To play architectural critic, I found too many of the individual buildings strain for attention with gestural geometries, maybe a residual Bilbao effect.  This is particularly noticeable among the office buildings on the southwest edge of the site.  Collectively, this will likely produce visual cacophony when the ensemble is complete.  And visual cacophony doesn't flatter Paris the way it does LA or Shenzen.  Still, I think the project compares favorably—both technically and aesthetically—with its closest comparators, London's Stratford and New York's Hudson Yards.

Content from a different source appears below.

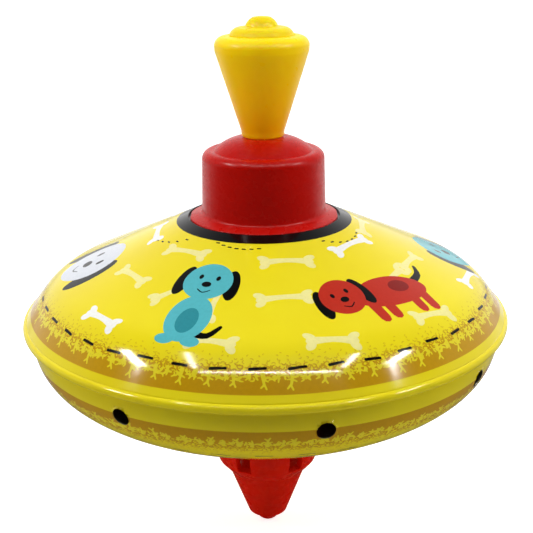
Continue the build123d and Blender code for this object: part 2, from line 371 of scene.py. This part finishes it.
# ---- plain printed puppies, each in its own frame: x along the tin, y up towards the collar ----

def puppy_face(x, y, size, coat):
    """A round face with a hanging ear on each side, two eyes, a nose and a smile."""
    ears = [
        egg(x + side * size * 0.5, y - size * 0.02, size * 0.32, size * 0.76, side * 10)
        for side in (-1, 1)
    ]
    eyes = [
        oval(x + side * size * 0.18, y + size * 0.1, size * 0.09, size * 0.12)
        for side in (-1, 1)
    ]
    nose = oval(x, y - size * 0.08, size * 0.2, size * 0.14)
    corner, lip = y - size * 0.22, y - size * 0.29
    mouth = stroke([(x - size * 0.13, corner), (x, lip), (x + size * 0.13, corner)], [0.4, 0.5, 0.4])
    face = [("black", ear) for ear in ears] + [(coat, egg(x, y, size, size * 0.92))]
    return face + [("black", part) for part in eyes + [nose, mouth]]


def sitting_puppy(coat, shade):
    shapes = [
        ("black", stroke([(5.0, 3.4), (9.6, 3.6), (12.6, 8.0)], [2.6, 2.4, 1.4])),  # tail
        (coat, egg(0.0, 9.6, 16.0, 20.0)),
        (shade, egg(0.0, 8.6, 7.6, 11.0)),
        (coat, egg(-4.6, 0.4, 7.0, 3.8)),
        (coat, egg(4.6, 0.4, 7.0, 3.8)),
    ]
    return shapes + puppy_face(0.0, 26.6, 18.0, coat)


def standing_puppy(coat, shade):
    shapes = [("black", stroke([(20.0, 7.0), (26.0, 10.6), (28.4, 15.0)], [3.0, 2.4, 1.4]))]  # tail
    for leg in (-4.6, 1.0, 13.4, 19.0):
        shapes.append((coat, stroke([(leg, 2.0), (leg, -5.6)], [4.6, 4.0])))
    shapes += [(coat, egg(7.0, 4.6, 33.0, 13.6)), (shade, egg(12.0, 6.0, 9.0, 5.6))]
    return shapes + puppy_face(-12.6, 8.0, 17.0, coat)


WORM_ROWS = (  # distance from the band's edge, spacing, length, width and ink
    (-1.4, 4.4, 2.4, 0.66, "yellow"),
    (-0.6, 2.6, 3.0, 0.86, "yellow"),
    (0.1, 2.1, 3.2, 0.95, "yellow"),
    (0.6, 1.6, 2.6, 0.6, "ochre"),
    (1.3, 1.5, 2.6, 0.6, "ochre"),
    (2.1, 1.6, 2.3, 0.55, "mustard"),
    (3.0, 1.8, 2.0, 0.52, "mustard"),
    (4.0, 2.1, 1.8, 0.46, "pale_mustard"),
    (5.2, 3.2, 1.4, 0.4, "pale_mustard"),
    (6.5, 4.6, 1.0, 0.36, "pale_mustard"),
    (7.8, 7.0, 0.8, 0.32, "pale_mustard"),
)


def twig(points, widths, per=3):
    """A thin stroke of few points, for what repeats many times round the band."""
    return stroke(points, widths, per, caps=3)


def band_shapes(edge, seed, reach):
    """Yellow tufts and worms that eat into the ochre band, and ochre worms that fade away from it.

    edge is the radius of the band's edge, and reach the height of the tufts. Returns (ink, outline,
    degrees) with x along the rim and y away from the band, from its edge.
    """
    dice = random.Random(seed)
    shapes = []

    def worm(x, y, length, width, ink):
        heading = dice.uniform(-2.6, 2.6)
        bend = dice.choice((-1, 1)) * dice.uniform(0.5, 1.1)
        points = [(0.0, 0.0)]
        for n in range(3):
            points.append((points[-1][0] + math.cos(heading) * length / 3,
                           points[-1][1] + math.sin(heading) * length / 3 * 0.8))
            heading += bend
        middle = Vector(points[1]).lerp(Vector(points[2]), 0.5)
        outline = twig(points, [width * 0.7, width, width * 0.6], per=2)
        shapes.append((ink, [(p[0] - middle.x, p[1] - middle.y + y) for p in outline], x))

    for height, pitch, length, width, ink in WORM_ROWS:
        count = int(2 * math.pi * edge / pitch)
        for n in range(count):
            along = 360 / count * (n + 0.5 + dice.uniform(-0.4, 0.4))
            worm(along, height + dice.uniform(-0.45, 0.45), length, width, ink)
    gap = 360 / tuft_count
    for n in range(tuft_count):
        middle = gap * (n + dice.uniform(-0.12, 0.12))
        lean = dice.uniform(-0.9, 0.9)
        tall = dice.uniform(0.75, 1.15) * reach
        knee, fork = (lean * 0.4, -tall * 0.4), (lean, -tall * 0.66)
        tuft = [
            twig([(0, 0.6), knee, (lean, -tall * 0.72)], [1.7, 0.95, 0.85], per=2),
            twig([fork, (lean - 1.05, -tall * 0.9)], [0.75, 0.6]),
            twig([fork, (lean + 0.7, -tall)], [0.75, 0.6]),
            twig([(knee[0], -tall * 0.3), (knee[0] + 1.5, -tall * 0.46)], [0.7, 0.5]),
        ]
        shapes += [("yellow", part, middle) for part in tuft]
        side = middle + gap * (0.5 + dice.uniform(-0.1, 0.1))
        tip = (0.1, -2.2 * dice.uniform(0.7, 1.1))
        spur = twig([(0, 0.8), (0.3, -0.9), tip], [1.4, 0.8, 0.5], per=2)
        prong = twig([(0.2, -0.6), (-1.0, -1.5)], [0.7, 0.5])
        shapes += [("yellow", part, side) for part in (spur, prong)]
    return shapes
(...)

source: http://www.skyscrapercity.com/showpost.php?s=d78050b8f56819f611b9380030606813&p=142737393&postcount=11693

source: http://www.skyscrapercity.com/showpost.php?s=d78050b8f56819f611b9380030606813&p=142737393&postcount=11693

The district's predetermined architectural jewel, the Palais de Justice by Renzo Piano Building Workshop, is shown above.  It's nice, of course, but will take a back seat to the Fondation Louis Vuitton as the Paris monument to represent our time.  I imagine it will function as a 'bookend' to the Centre Pompidou in illustrating the arc of Piano's career.  It also shows that France is moving some of its most historic institutions from the city center to the periphery, but this doesn't mean sprawl, it's an effort to create new centers.  (Greater Paris surely does have conventional problems of sprawl, as well as problems associated with social housing in the suburbs.)

In the foreground of the image above, embedded within all the new construction, is a historic building: Les Ateliers Berthier by Charles Garnier (1895–98), where scenery and costumes for the Paris Opera were created and stored.  

Earlier this year, HuffPost asked the well-worn question: Is Paris Becoming a Museum City?  After visiting Clichy-Batignolles, I can answer with confidence: Non!